What followed was an extraordinarily painful recession. Unemployment rose to near 11%. Manufacturing states were battered by the downturn; the near 17% unemployment rate in Michigan was worse than the state sustained in this latest recession. Mortgage lenders were devastated by high interest rates. The banking system was pushed to the point of insolvency. Things were quite bad. And while growth snapped back to trend rather quickly after the Fed took its foot offf the brake for good, there was considerable suffering through the recession, and the effects of unemployment, on health and earnings of sacked workers, persisted for years.

And yet, Mr Volcker is widely hailed as a hero for his total victory over inflation. This is understandable; inflation can be an extremely unpleasant phenomenon.

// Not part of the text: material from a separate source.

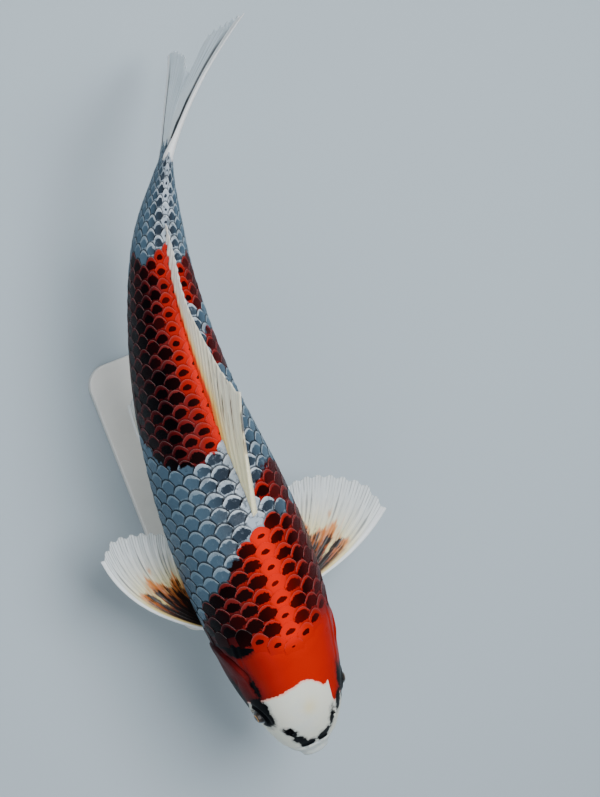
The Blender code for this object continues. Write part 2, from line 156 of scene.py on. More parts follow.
AXIS_STEP = 1 * MM
AXIS_AT = np.arange(-30 * MM, 580 * MM, AXIS_STEP)
AXIS_HEADING = np.radians(spline(HEADINGS[:, 0] * MM, HEADINGS[:, 1], AXIS_AT))
AXIS_X = np.cumsum(np.sin(AXIS_HEADING)) * AXIS_STEP
AXIS_Y = np.cumsum(np.cos(AXIS_HEADING)) * AXIS_STEP


def trace_at(along):
    """The trace distance whose section lies at this place along the fish."""
    return np.interp(along, ALONG_FINE, TRACE_FINE)


def bump(x, middle, width):
    """A bell curve, 1 at the middle."""
    return np.exp(-(((x - middle) / width) ** 2))


def ease(x, low, high):
    """A smooth step from 0 at low to 1 at high, whichever of the two is larger."""
    t = np.clip((x - low) / (high - low), 0, 1)
    return t * t * (3 - 2 * t)


def between(ends, t):
    return ends[0] + (ends[1] - ends[0]) * t


def body_point(trace, turn, grow=0.0):
    """The straight body's surface, at a trace distance and an angle from the fish's left over its back.

    Each section is nearly two half ellipses, one over the other, and a little fuller. Added to it are
    the cheek, the sides of the crown and the lips, each a bell curve.
    """
    along, middle, half, rise, drop = np.moveaxis(spline(TRACE, SECTIONS, trace), -1, 0)
    c, s = np.cos(turn), np.sin(turn)
    fullness = 0.93
    half, rise, drop = (np.maximum(size, 0) + grow for size in (half, rise, drop))
    side = half * np.sign(c) * np.abs(c) ** fullness
    up = middle + np.where(s > 0, rise, drop) * np.sign(s) * np.abs(s) ** fullness
    side = side + 1.6 * MM * bump(along, 74 * MM, 24 * MM) * bump(up, -14 * MM, 20 * MM) * c
    up = up + 1.5 * MM * bump(along, 44 * MM, 22 * MM) * np.where(s > 0, 2 * np.abs(c * s), 0)
    lip = 1.1 * MM * bump(trace, 7.0 * MM, 3 * MM) - 0.6 * MM * bump(trace, 13.0 * MM, 3 * MM)
    return np.stack(np.broadcast_arrays(along - 0.8 * lip, side + lip * c, up + lip * s), -1)


def pose(points):
    """The straight fish's (along, side, up), rolled and laid along the plan curve, as x, y, z."""
    along, side, up = np.moveaxis(np.asarray(points, float), -1, 0)
    bank = np.radians(spline(BANKS[:, 0] * MM, BANKS[:, 1], along))
    side, up = side * np.cos(bank) + up * np.sin(bank), up * np.cos(bank) - side * np.sin(bank)
    heading = np.interp(along, AXIS_AT, AXIS_HEADING)
    x = np.interp(along, AXIS_AT, AXIS_X) + side * np.cos(heading)
    y = np.interp(along, AXIS_AT, AXIS_Y) - side * np.sin(heading)
    return np.stack([x, y, up + AXIS_HEIGHT], -1)


base_low, base_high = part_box("stand_base")
BASE_MIDDLE = np.array([(base_low[0] + base_high[0]) / 2, (base_low[1] + base_high[1]) / 2, 0.0])
SHIFT = BASE_MIDDLE - pose([STAND_MIDDLE, 0, 0]) * (1, 1, 0)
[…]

It distorts consumption and investment decisions, and erodes faith in markets and government. But I found myself wondering yesterday whether the Volcker Recession was, after all, worth the pain. Was it a good decision to send the American economy into a debilitating recession for three years in order to whip inflation?

Their answer is worth reading. It leans heavily on the "supply shock" interpretation of the 1970s stagflation, suggesting that, in the absence of further oil shocks in the 1980s, inflation would have gotten at least somewhat better on its own. Hardcore believers in Milton Friedman's dictum that "inflation is always, everywhere a monetary phenomenon" would beg to differ.